En el turno de tarde, antes de las réplicas -que fueron más navajeras, como suele ocurrir-, Rubalcaba intentó centrar su discurso en aquellos asuntos más característicos del PP y, por tanto, desgajados de la ya mítica «herencia recibida»: la sanidad, la educación, la amnistía fiscal... Aun tratándose de críticas pertinentes, ahí fue cuando se excedió con el populismo, como si pretendiera discutirle a Ada Colau la jefatura de la oposición. Tanto fue así que Rajoy lo acusó de manejar como un patrimonio propio el dolor ajeno, el que ni siquiera supo evitar cuando gobernaba. Respecto de la corrupción, el presidente también reprochó a Rubalcaba tener «una contabilidad moral separada», a lo que el portavoz socialista replicó que al menos el PSOE había aprendido de sus sentencias por financiación irregular.

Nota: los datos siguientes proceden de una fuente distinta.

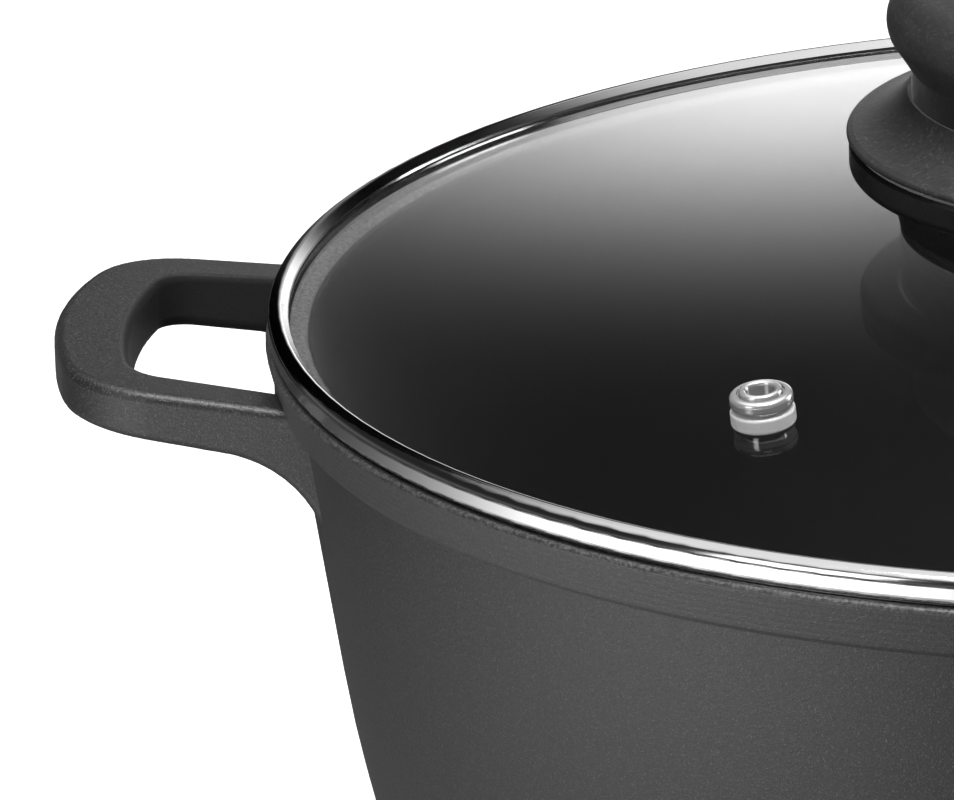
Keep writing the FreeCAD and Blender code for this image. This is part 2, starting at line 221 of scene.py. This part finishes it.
class CasseroleColours(bpy.types.PropertyGroup):
    def tone(name, description, default):
        return bpy.props.FloatVectorProperty(
            name=name,
            description=description,
            default=default,
            size=3,
            subtype="COLOR",
            min=0.0,
            max=1.0,
        )

    casting: tone("Casting", "Charcoal coating on the outside of the pot", (0.013, 0.013, 0.0133))
    flange: tone("Flange", "Coating on the turned rim flange", (0.026, 0.026, 0.0263))
    ledge: tone("Ledge", "Coating on the seat inside the rim", (0.12, 0.12, 0.12))
    # Painted highlight: a pale tone standing in for the light that the crown of the rim catches.
    lip_highlight: tone("Lip", "Rubbed coating on the crown of the rim", (0.11, 0.11, 0.11))
    lining: tone("Lining", "Black non-stick lining", (0.006, 0.006, 0.0064))
    fleck: tone("Flecks", "Pale flecks in the coating", (0.22, 0.22, 0.22))
    steel: tone("Polished steel", "Rim band and steam vent", (0.80, 0.80, 0.80))
    collar: tone("Satin steel", "Collar under the steam vent", (0.95, 0.95, 0.95))
    plain_steel: tone("Plain steel", "Base plate, screw and washers", (0.55, 0.55, 0.56))
    matte_moulding: tone("Matte moulding", "Grained black knob mouldings", (0.042, 0.042, 0.042))
    gloss_moulding: tone("Gloss moulding", "Smooth black knob mouldings", (0.010, 0.010, 0.010))
    silicone: tone("Silicone", "Seals and gaskets", (0.018, 0.018, 0.018))
    brass: tone("Brass", "Thread insert", (0.70, 0.50, 0.20))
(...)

Para entonces, con Posada haciendo aspavientos para intentar mitigar el descontrol de los tiempos, ya estaban riñendo en un lodazal. Y lo más lacerante que escuchó Rubalcaba fue cuando Rajoy le dijo que no iba a pedirle la dimisión, no ya porque hay quien se la exige dentro de su propio partido, sino porque casi le conviene que perdure un líder de la oposición tan invalidado por las contradicciones. Del «Váyase, señor González», el PP ha pasado al «Quédese, señor Rubalcaba».